Despite increasing shareholder opposition to the deal, for many months Mr Glasenberg remained defiant in his refusal to increase Glencore’s bid for its target. In an interview with the FT on 5 March, he attempted to challenge the view of Xstrata’s dissident shareholders and gain some understanding for his approach. “Historically, mergers of equals are not made at a premium. Why this one should be different? Well, it is different because we are already paying a premium,” he stated.

During March, Glencore would conduct a two-week road show addressing Xstrata’s 20 top shareholders in an effort to garner support for the deal, or, according to Mr Glasenberg, “to convince the naysayers that do not understand Glencore”. Figures used in the road show disclosed that during the first quarter, higher commodity prices lifted Glencore’s net income – before exceptional items from its mines and other production assets including its 34 percent stake in Xstrata – to $4.06bn, up 7 percent on the same period last year.

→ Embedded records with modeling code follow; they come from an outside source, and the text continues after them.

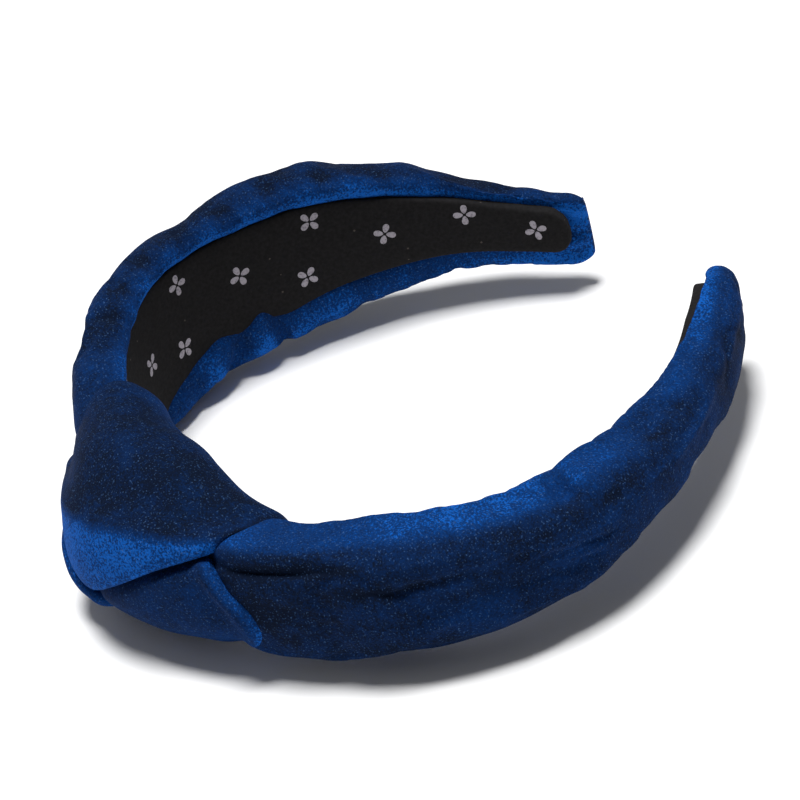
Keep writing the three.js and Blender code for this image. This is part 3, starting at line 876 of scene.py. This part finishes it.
# short stitches that close each tip
stitches = {"count": 6, "radius": 0.28, "long": 2.0, "at": 177.75, "spread": 0.86, "slant": 0.35}
for name, values in sleeves.items():
    bm = bmesh.new()
    top = float(through(values["top"], 178)) * stitches["spread"]
    bottom = float(through(values["bottom"], 178)) * stitches["spread"]
    depth = float(through(values["depth"], 178)) * 0.5
    for index in range(stitches["count"]):
        rise = bottom + (top - bottom) * (index + 0.5) / stitches["count"]
        made = bmesh.ops.create_uvsphere(bm, u_segments=10, v_segments=8, radius=1.0)
        for vert in made["verts"]:
            across = depth + vert.co.x * stitches["long"] / 2
            up = rise + vert.co.z * stitches["radius"] + vert.co.x * stitches["slant"]
            at = stitches["at"] + vert.co.y * stitches["radius"] - 0.3 * vert.co.x**2
            vert.co = place(values["side"], np.array([at]), np.array([across]), np.array([up]))[0]
    bmesh.ops.recalc_face_normals(bm, faces=bm.faces)
    mesh = bpy.data.meshes.new("tipStitches")
    bm.to_mesh(mesh)
    bm.free()
    mesh.shade_smooth()
    piece = bpy.data.objects.new("tipStitches" + name.capitalize(), mesh)
    bpy.context.collection.objects.link(piece)
    piece.data.materials.append(spunThread)
    pieces["tipStitches" + name.capitalize()] = piece
bpy.data.objects["knot_tack_thread"].material_slots[0].material = spunThread
print("stitches made")

# riding and standing for the CAD nodes: each piece takes a CAD node's place and the node is hidden, and the
# stitches and knot pieces ride on bodies; the arms' bend distances are listed, but nothing here bends
joining = {
    "bendFrom": 22.0, "bendTo": 60.0,
    "sleeveFill": 0.5, "padFill": 0.6,
    "liningCut": (0.069, 0.176), "liningArea": 0.0088,
}
for name, values in sleeves.items():
    capital = name.capitalize()
    start = place(values["side"], np.array([joining["bendFrom"]]), 0, 0)[0]
    end = place(values["side"], np.array([joining["bendTo"]]), 0, 0)[0]
    finer(pieces[name])
    bending = {
        name: ("sleeve_" + name, "velvet"),
        "lining" + capital: ("lining_wrap", "lining"),
        "hoop" + capital: ("hoop_core", "hoop"),
        "glue" + capital: ("glue_strip_" + name, "glue"),
        "pad" + capital: ("foam_pad_" + name, "foam"),
        "flowers" + capital: (None, "lining"),
    }
    for key, (node, slot) in bending.items():
        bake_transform(pieces[key])
        if node:
            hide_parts(node)
    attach(pieces["tipStitches" + capital], name + "_arm")
    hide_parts("tip_thread_" + name)
for piece, node in ((fold, "knot_fold"), (roll, "knot_fold"), (wrap, "knot_wrap"), (batting, "knot_batting")):
    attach(piece, "crown")
    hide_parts(node)
print("pieces joined to the frame")

# floor, light and camera: a soft key from almost straight above, and a weak fill
stage = {
    "floor": "#FFFFFF",
    "floorHalf": 3,
    "world": 0.15,
    "key": 3.7,
    "keySoft": 21,
    "keyFrom": (-0.045, 0.02, 0.85),
    "fill": 0.4,
    "fillFrom": (-0.8, 0.1, 0.5),
    "fillSize": 0.5,
}
bm = bmesh.new()
bmesh.ops.create_grid(bm, x_segments=1, y_segments=1, size=stage["floorHalf"])
floorMesh = bpy.data.meshes.new("floor")
bm.to_mesh(floorMesh)
bm.free()
floor = bpy.data.objects.new("floor", floorMesh)
bpy.context.collection.objects.link(floor)
floorMaterial, tree, shader = newMaterial("paleFloor")
shader.inputs["Base Color"].default_value = toLinear(stage["floor"])
shader.inputs["Roughness"].default_value = 0.9
floor.data.materials.append(floorMaterial)

world = bpy.data.worlds.new("studio")
bpy.context.scene.world = world
world.use_nodes = True
background = world.node_tree.nodes["Background"]
background.inputs["Color"].default_value = (1, 1, 1, 1)
seen = addNode(world.node_tree, "ShaderNodeLightPath", {}, {}).outputs["Is Camera Ray"]
glow = addNode(world.node_tree, "ShaderNodeMapRange", {}, {
    "Value": seen, "To Min": stage["world"], "To Max": 1.0})
world.node_tree.links.new(glow.outputs["Result"], background.inputs["Strength"])


# a lamp at a place, turned to shine on the origin
def hangLamp(name, data, position):
    lamp = bpy.data.objects.new(name, data)
    lamp.location = position
    lamp.rotation_euler = (-Vector(position)).to_track_quat("-Z", "Y").to_euler()
    bpy.context.collection.objects.link(lamp)


keyData = bpy.data.lights.new("key", "SUN")
keyData.energy = stage["key"]
keyData.angle = math.radians(stage["keySoft"])
hangLamp("key", keyData, stage["keyFrom"])
fillData = bpy.data.lights.new("fill", "AREA")
fillData.shape = "DISK"
fillData.size = stage["fillSize"]
fillData.energy = stage["fill"]
hangLamp("fill", fillData, stage["fillFrom"])

view = {
    "azimuth": 63.3,
    "elevation": 33.4,
    "roll": -14.7,
    "distance": 0.9269,
    "lens": 193.5,
    "target": (0.0, 0.06 + crownY * 0.001, hoopPlan["restHeight"] * 0.001),
    "shift": (-0.0064, -0.0104),
}
azimuth = math.radians(view["azimuth"])
elevation = math.radians(view["elevation"])
roll = math.radians(view["roll"])
level = math.cos(elevation)
back = Vector((math.sin(azimuth) * level, -math.cos(azimuth) * level, math.sin(elevation)))
right = Vector((math.cos(azimuth), math.sin(azimuth), 0))
up = back.cross(right)
turnedRight = right * math.cos(roll) + up * math.sin(roll)
turnedUp = up * math.cos(roll) - right * math.sin(roll)
lensData = bpy.data.cameras.new("camera")
lensData.lens = view["lens"]
lensData.shift_x, lensData.shift_y = view["shift"]
lensData.clip_end = 20
camera = bpy.data.objects.new("camera", lensData)
turn = Matrix((turnedRight, turnedUp, back)).transposed().to_4x4()
camera.matrix_world = Matrix.Translation(Vector(view["target"]) + back * view["distance"]) @ turn
bpy.context.collection.objects.link(camera)
bpy.context.scene.camera = camera
bpy.context.scene.view_settings.view_transform = "Standard"

print("floor, lights and camera made")
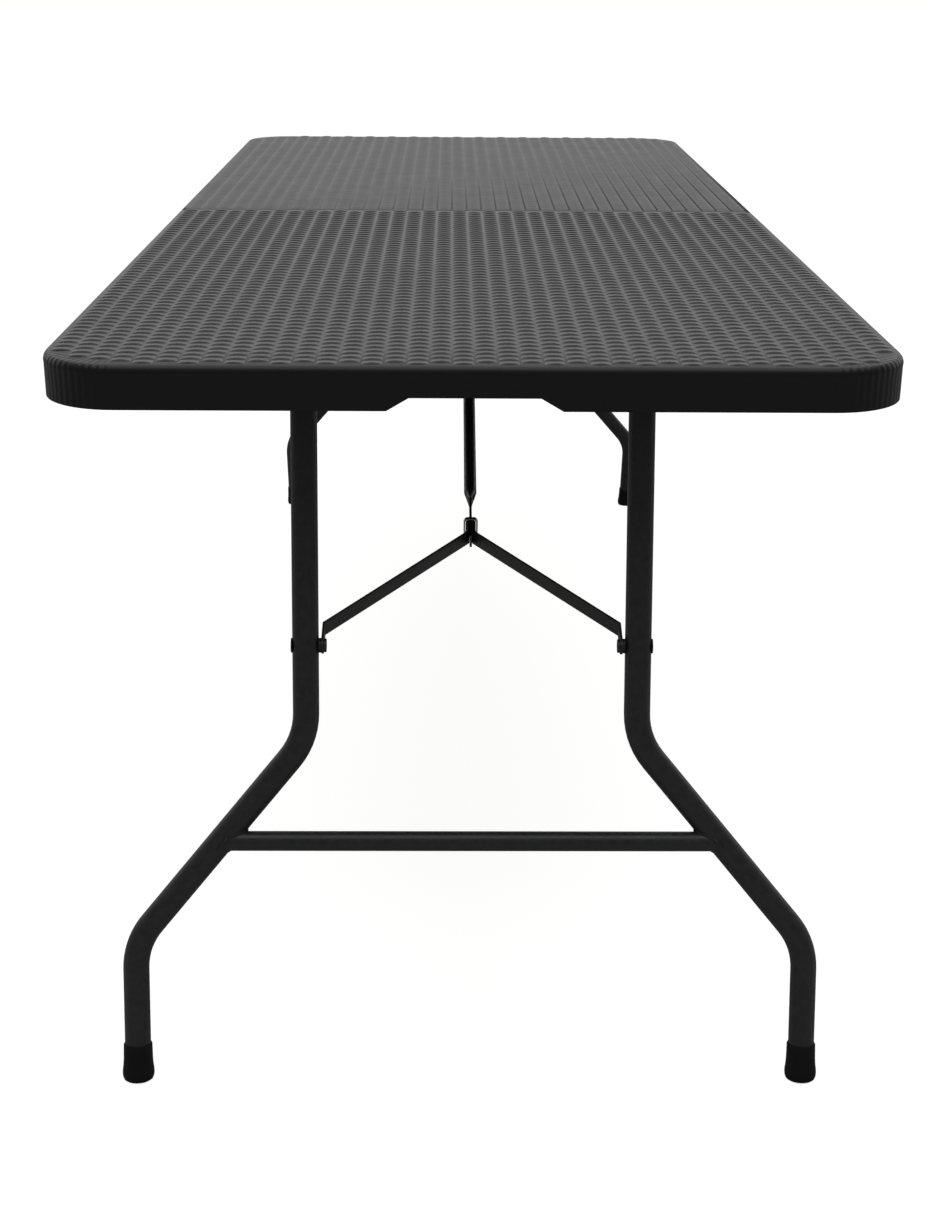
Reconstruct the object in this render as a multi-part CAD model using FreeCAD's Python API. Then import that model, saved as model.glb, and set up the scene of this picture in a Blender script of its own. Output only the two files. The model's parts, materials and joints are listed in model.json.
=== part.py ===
"""Half-folding table: two moulded tops hinged at mid length, each with a folding steel leg set.

Units are millimetres. X runs across the table, Y along it, Z up. The origin is on the floor below
the middle of the table. Each sub-part is built for the front half, whose outer end is at -Y, and
mirrored in Y for the rear half. "Depth" is measured down from the top surface.
"""
import FreeCAD, Part
import math
import os

V = FreeCAD.Vector

# table
width = 760.0
length = 1810.0
height = 700.0
fold_gap = 2.0
rim_depth = 39.0
rim_width = 26.0
corner_radius = 70.0
fold_corner_radius = 8.0
top_round = 6.0
skin = 3.0
panel_depth = 13.0

# moulded recess in the underside, for the folded strut and brace
recess_ceiling = 6.0
recess_half_width = 20.0
brace_pocket_half_width = 62.0
brace_pocket_length = 125.0

# notch in the outer end of the rim
notch_depth = 12.0
notch_top_half = 56.0
notch_mouth_half = 78.0

# leg set
leg_inset = 130.0
pivot_depth = 29.0
leg_lean = 13.0
tube_radius = 12.5
tube_wall = 1.2
leg_half_spacing = 157.0
foot_half_spacing = 323.0
upper_knee = 352.0
lower_knee = 553.0
knee_radius = 70.0
crossbar_drop = 451.0
crossbar_radius = 9.5
crossbar_wall = 1.2
crossbar_offset = 3.0
foot_cap_radius = 14.0
foot_base_radius = 15.3
foot_cap_length = 36.0
foot_base_length = 15.0
foot_sole = 6.0

# leg pivot
stub_radius = 6.0
running_gap = 0.05
stub_plug = 30.0
pivot_tube_half = 318.0
bush_radius = 7.5

# side rails
rail_outer = 353.5
rail_thickness = 2.0
rail_flange = 12.0
rail_depth = 38.0
rail_start = 76.0
rail_end = 880.0
screw_radius = 3.5
screw_head = 2.0

# brace and strut
brace_radius = 262.0
strut_inset = 836.0
strut_pin_depth = 13.0
folded_joint_depth = 17.5
strut_radius = 6.5
strut_wall = 1.0
plate_half = 1.2
plate_half_width = 7.5
plate_tail = 25.0
plate_length = 36.0
taper_length = 21.0
arm_thickness = 2.2
arm_half_width = 8.0
arm_gap = 0.15
arm_centre_tab = 18.0
arm_leg_tab = 24.0
arm_leg_gap = 2.5
bolt_radius = 4.0
bolt_head_radius = 7.0
bolt_head = 3.0
open_pivot_gap = 0.3
centre_rivet_radius = 3.0
centre_head_radius = 5.5
centre_head = 1.6

# lock ring
ring_half_width = 5.6
ring_half_height = 8.7
ring_wall = 1.7
ring_length = 4.0

# strut bracket
strut_pin_radius = 3.0
pin_head_radius = 5.0
lug_inner = 7.5
lug_thickness = 2.0
bracket_half_width = 46.0
bracket_half_length = 18.0

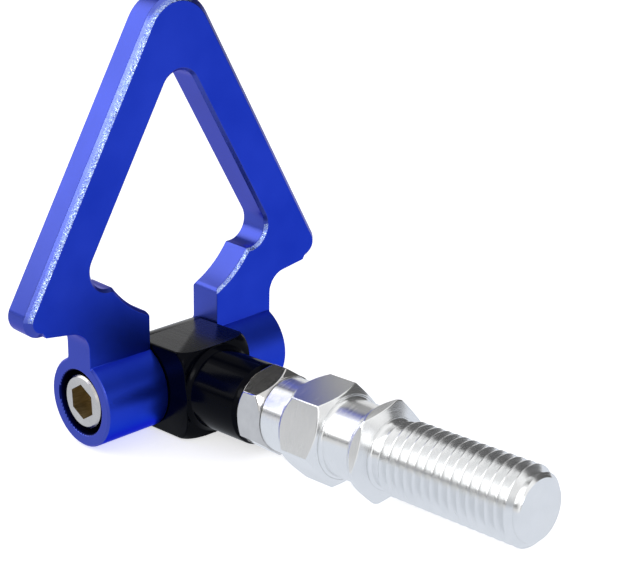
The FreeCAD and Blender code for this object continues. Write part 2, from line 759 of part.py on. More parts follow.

Glencore said it had lost more than $330m in cotton trading due to exceptional volatility in prices, but revenues rose to $186bn, up 28 percent from $145bn over the same period.

Even so, with the exception of investment management corporation Blackrock, most of Xstrata’s other top investors had been critical of the merger deal and the terms that Xstrata agreed. Instead of the 2.8 Glencore shares for every one share they own, in their eyes the proposed terms did not reflect the long term earnings potential of the miner versus the volatility of the commodities trader. Many Xstrata owners demanded 3.6 Glencore shares. Investors were also particularly angered by the hefty packages offered to retain top executives at Xstrata, including an extra £29m over three years to keep Mr Davis as leader of the new entity.